The medical services of Clarunis University Center for Gastrointestinal and Liver Diseases cover the treatment and therapy of all diseases of the abdominal organs and thyroid gland. The doctors consulted according to speciality/disease define the joint treatment standard and expedite teaching and research in these disciplines.
Clarunis provides abdominal surgery and gastroenterological basic care at both of its locations, St. Clara Hospital and University Hospital Basel. Clarunis performs highly specialised operations, where it has been scientifically established that hospitals and surgeons who frequently carry out these operations have a lower complication rate and better long-term results at the location with greater experience.
Clarunis relies on robot-assisted, minimally-invasive surgery in the form of da Vinci Xi®. The da Vinci Xi® robot is used especially in complex operations, such as esophagectomy, and where space is limited, such as in the lesser pelvis, or in adipose patients.
Thanks to its expertise and high case numbers, Claraspital has been designated as a reference centre for highly specialised, minimally-invasive da Vinci Xi® abdominal surgery: The manufacturer Intuitive Surgical sends participants in its da Vinci® technology training programme to Claraspital for introductions and further training courses. In the whole of Switzerland, Claraspital is the first and only da Vinci Xi® reference centre and is one of only a few centres Europe-wide.
The da Vinci system consists of the actual robot with moveable arms that carry a camera and instruments, a central calculating unit and operating console.
During the operation, the surgeon is not, as otherwise customary, directly at the operating table, but instead controls the operating instruments with small movable joysticks from the operating console. The robot implements the manual movements of the operator precisely; movements are jitter-filtered.

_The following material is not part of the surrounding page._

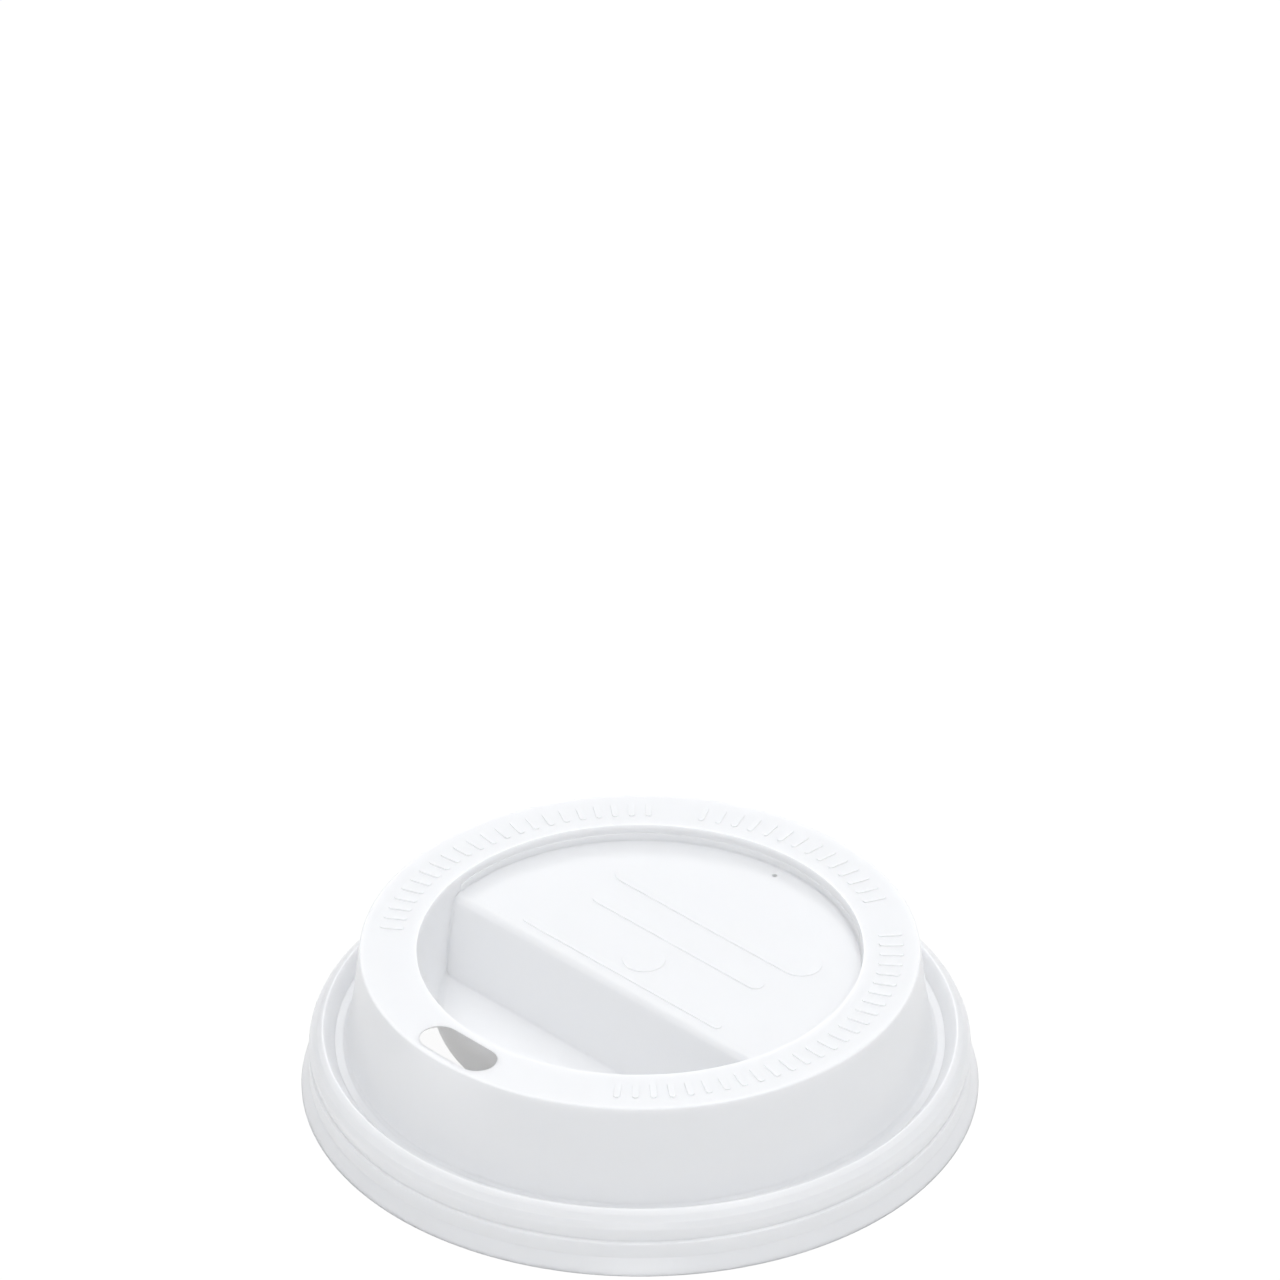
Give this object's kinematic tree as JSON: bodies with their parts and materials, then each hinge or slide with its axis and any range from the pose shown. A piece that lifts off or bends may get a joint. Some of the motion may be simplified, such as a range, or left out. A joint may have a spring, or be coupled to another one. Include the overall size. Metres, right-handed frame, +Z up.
{
  "type": "coffee cup lid",
  "caption": "Round white takeaway coffee cup lid with a raised ring, a stepped recess for the lips, a sip hole, a vent and a beaded skirt that grips the cup rim.",
  "frame": {"origin": "centre of the skirt's lower edge, which the lid stands on", "axes": "+Z up through the ring; the sip hole is on the -Y side and the step of the recess runs along X"},
  "size_m": [0.084, 0.084, 0.0193],
  "materials": {
    "polystyrene": "satin white, formed from thin sheet"
  },
  "bodies": {
    "root": {"lid": "polystyrene"}
  },
  "joints": []
}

Apart from such achievements as laparoscopy (keyhole surgery), smaller skin incisions, less loss of blood and fewer post-operational pains, as well as more rapid recovery and convalescence, the da Vinci offers clear advantages through an improvement in the instruments' scope of movement and precision. By contrast with laparoscopic instruments, which are restricted in their freedom of movement, da Vinci instruments have joints that ensure they can be turned in every spatial direction with the same degrees of freedom as a human hand.
Controlling them is very intuitive, as a result of which after a short time the surgeon feels that their hands and instruments have become one. The freedom of movement of the robot arms with the sophisticated instruments and high resolution 3D vision with up to 10-fold magnification of the operation area permit better recognition of important structures.